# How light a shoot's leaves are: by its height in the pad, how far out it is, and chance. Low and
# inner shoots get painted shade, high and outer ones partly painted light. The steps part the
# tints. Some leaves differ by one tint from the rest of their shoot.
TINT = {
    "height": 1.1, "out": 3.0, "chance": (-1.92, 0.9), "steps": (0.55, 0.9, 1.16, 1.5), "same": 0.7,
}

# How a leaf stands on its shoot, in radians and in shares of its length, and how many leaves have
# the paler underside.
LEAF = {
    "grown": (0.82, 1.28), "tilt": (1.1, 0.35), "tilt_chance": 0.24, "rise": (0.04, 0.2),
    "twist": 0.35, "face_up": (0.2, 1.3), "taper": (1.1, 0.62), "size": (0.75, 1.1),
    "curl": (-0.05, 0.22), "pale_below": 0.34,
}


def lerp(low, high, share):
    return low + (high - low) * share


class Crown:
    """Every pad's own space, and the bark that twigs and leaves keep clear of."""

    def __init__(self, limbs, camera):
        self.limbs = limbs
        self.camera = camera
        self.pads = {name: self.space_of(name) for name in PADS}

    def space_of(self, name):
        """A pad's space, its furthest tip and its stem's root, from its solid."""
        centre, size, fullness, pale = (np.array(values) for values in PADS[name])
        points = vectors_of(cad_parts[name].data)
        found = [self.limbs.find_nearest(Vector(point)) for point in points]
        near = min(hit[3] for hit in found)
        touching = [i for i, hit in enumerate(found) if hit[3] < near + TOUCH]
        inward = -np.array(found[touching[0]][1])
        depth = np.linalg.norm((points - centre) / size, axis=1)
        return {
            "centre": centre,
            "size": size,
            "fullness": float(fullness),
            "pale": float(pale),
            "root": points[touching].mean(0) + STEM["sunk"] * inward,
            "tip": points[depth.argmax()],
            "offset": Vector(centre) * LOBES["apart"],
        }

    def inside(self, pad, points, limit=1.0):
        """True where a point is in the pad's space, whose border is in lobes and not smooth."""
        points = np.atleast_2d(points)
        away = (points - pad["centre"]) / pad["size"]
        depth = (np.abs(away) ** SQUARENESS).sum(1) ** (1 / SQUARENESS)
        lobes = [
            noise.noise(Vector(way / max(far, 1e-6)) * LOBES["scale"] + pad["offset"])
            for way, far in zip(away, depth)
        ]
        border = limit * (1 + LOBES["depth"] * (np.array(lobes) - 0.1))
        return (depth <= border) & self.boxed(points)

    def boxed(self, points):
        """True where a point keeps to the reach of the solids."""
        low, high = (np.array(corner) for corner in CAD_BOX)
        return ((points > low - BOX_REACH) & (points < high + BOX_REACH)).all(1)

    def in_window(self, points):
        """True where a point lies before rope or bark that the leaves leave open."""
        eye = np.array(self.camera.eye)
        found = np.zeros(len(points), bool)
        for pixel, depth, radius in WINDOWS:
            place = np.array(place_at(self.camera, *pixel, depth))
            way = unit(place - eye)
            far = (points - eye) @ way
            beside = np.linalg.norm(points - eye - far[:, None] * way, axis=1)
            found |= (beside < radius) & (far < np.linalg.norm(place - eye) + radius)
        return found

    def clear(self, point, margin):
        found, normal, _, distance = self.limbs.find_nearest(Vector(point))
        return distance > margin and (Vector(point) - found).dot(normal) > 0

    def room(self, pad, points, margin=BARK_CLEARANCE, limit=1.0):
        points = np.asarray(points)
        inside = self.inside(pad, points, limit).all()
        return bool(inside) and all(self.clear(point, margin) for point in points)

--

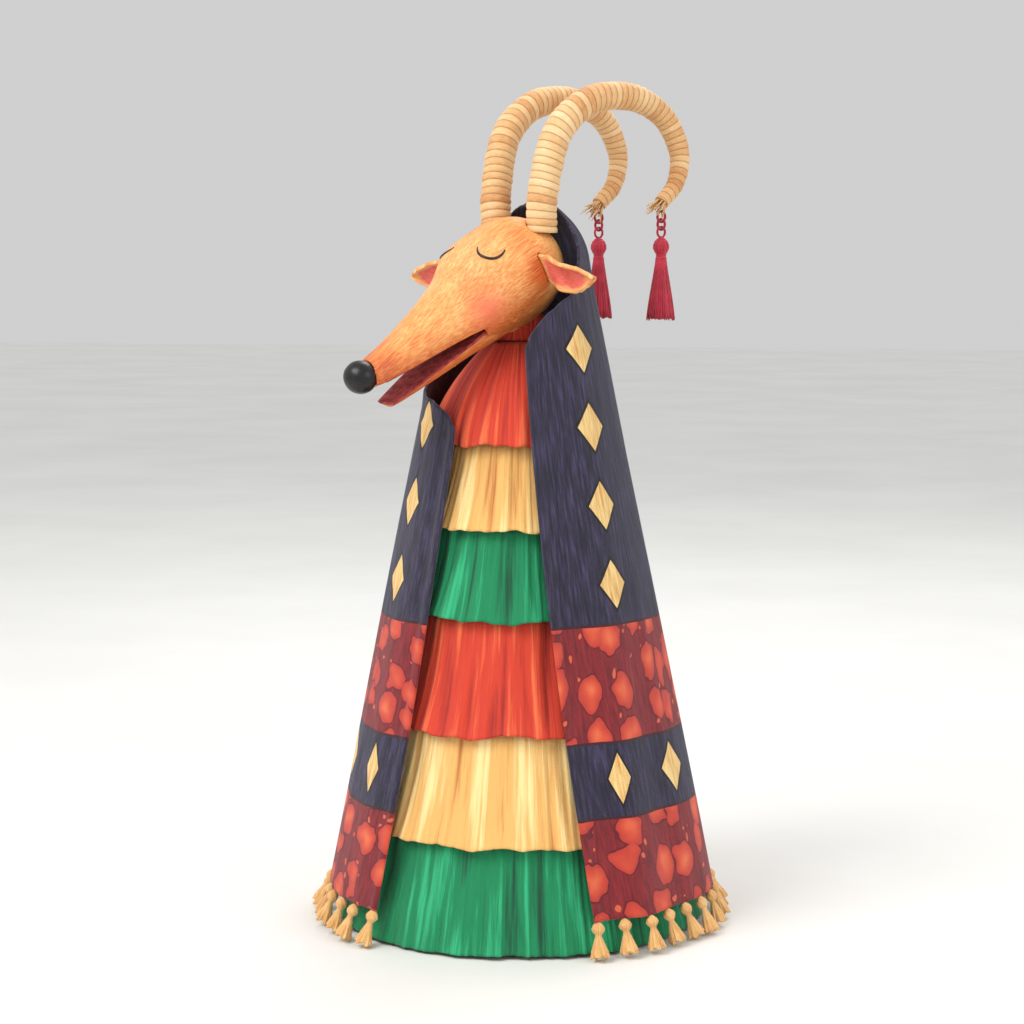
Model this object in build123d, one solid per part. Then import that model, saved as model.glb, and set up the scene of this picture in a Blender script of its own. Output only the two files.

* * *

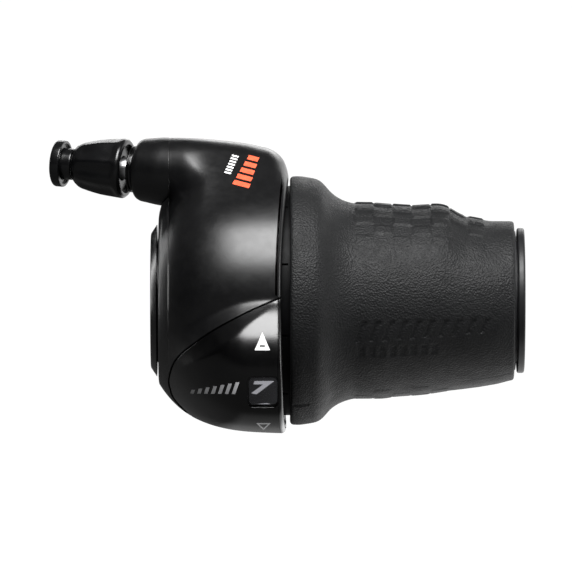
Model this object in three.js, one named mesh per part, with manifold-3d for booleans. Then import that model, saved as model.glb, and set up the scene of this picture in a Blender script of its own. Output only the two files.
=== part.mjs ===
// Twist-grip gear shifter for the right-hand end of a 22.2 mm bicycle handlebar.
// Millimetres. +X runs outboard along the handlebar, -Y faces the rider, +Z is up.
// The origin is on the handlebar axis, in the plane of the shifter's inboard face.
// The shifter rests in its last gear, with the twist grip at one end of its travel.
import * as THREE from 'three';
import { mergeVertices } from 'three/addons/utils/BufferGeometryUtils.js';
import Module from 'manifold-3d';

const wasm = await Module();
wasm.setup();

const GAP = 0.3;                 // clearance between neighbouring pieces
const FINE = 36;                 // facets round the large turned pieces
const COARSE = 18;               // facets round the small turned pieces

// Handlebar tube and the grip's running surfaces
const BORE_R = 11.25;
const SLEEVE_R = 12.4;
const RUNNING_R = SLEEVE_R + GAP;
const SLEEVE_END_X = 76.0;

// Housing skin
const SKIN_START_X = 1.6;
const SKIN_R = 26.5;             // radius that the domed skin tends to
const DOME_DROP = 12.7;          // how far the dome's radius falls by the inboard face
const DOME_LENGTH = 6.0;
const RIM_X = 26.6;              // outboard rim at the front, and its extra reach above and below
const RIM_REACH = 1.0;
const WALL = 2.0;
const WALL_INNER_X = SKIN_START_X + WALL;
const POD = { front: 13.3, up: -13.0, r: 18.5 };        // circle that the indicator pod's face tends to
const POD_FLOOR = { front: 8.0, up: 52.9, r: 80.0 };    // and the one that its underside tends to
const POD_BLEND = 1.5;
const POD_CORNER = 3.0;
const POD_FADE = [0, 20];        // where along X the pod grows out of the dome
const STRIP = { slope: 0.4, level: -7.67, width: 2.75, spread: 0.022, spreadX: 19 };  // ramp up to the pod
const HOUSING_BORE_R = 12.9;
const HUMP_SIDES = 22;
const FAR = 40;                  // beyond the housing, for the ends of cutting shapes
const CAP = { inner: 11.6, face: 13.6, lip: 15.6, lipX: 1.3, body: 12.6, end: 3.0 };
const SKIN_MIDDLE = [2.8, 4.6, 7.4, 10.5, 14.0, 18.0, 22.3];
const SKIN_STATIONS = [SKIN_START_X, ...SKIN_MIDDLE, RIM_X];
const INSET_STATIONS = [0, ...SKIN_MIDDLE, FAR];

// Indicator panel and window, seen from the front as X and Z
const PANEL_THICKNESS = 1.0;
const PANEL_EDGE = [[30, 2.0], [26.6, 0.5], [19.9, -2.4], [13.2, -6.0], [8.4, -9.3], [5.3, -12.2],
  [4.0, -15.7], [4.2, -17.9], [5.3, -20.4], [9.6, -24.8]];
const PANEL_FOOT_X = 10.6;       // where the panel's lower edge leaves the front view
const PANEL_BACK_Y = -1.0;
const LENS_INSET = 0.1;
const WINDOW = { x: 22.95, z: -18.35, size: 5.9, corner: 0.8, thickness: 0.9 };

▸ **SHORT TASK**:
Lines from the records above that hold "three" are the ones to list.

▸ **RESULT**:
Model this object in three.js, one named mesh per part, with manifold-3d for booleans. Then import that model, saved as model.glb, and set up the scene of this picture in a Blender script of its own. Output only the two files.
import * as THREE from 'three';
import { mergeVertices } from 'three/addons/utils/BufferGeometryUtils.js';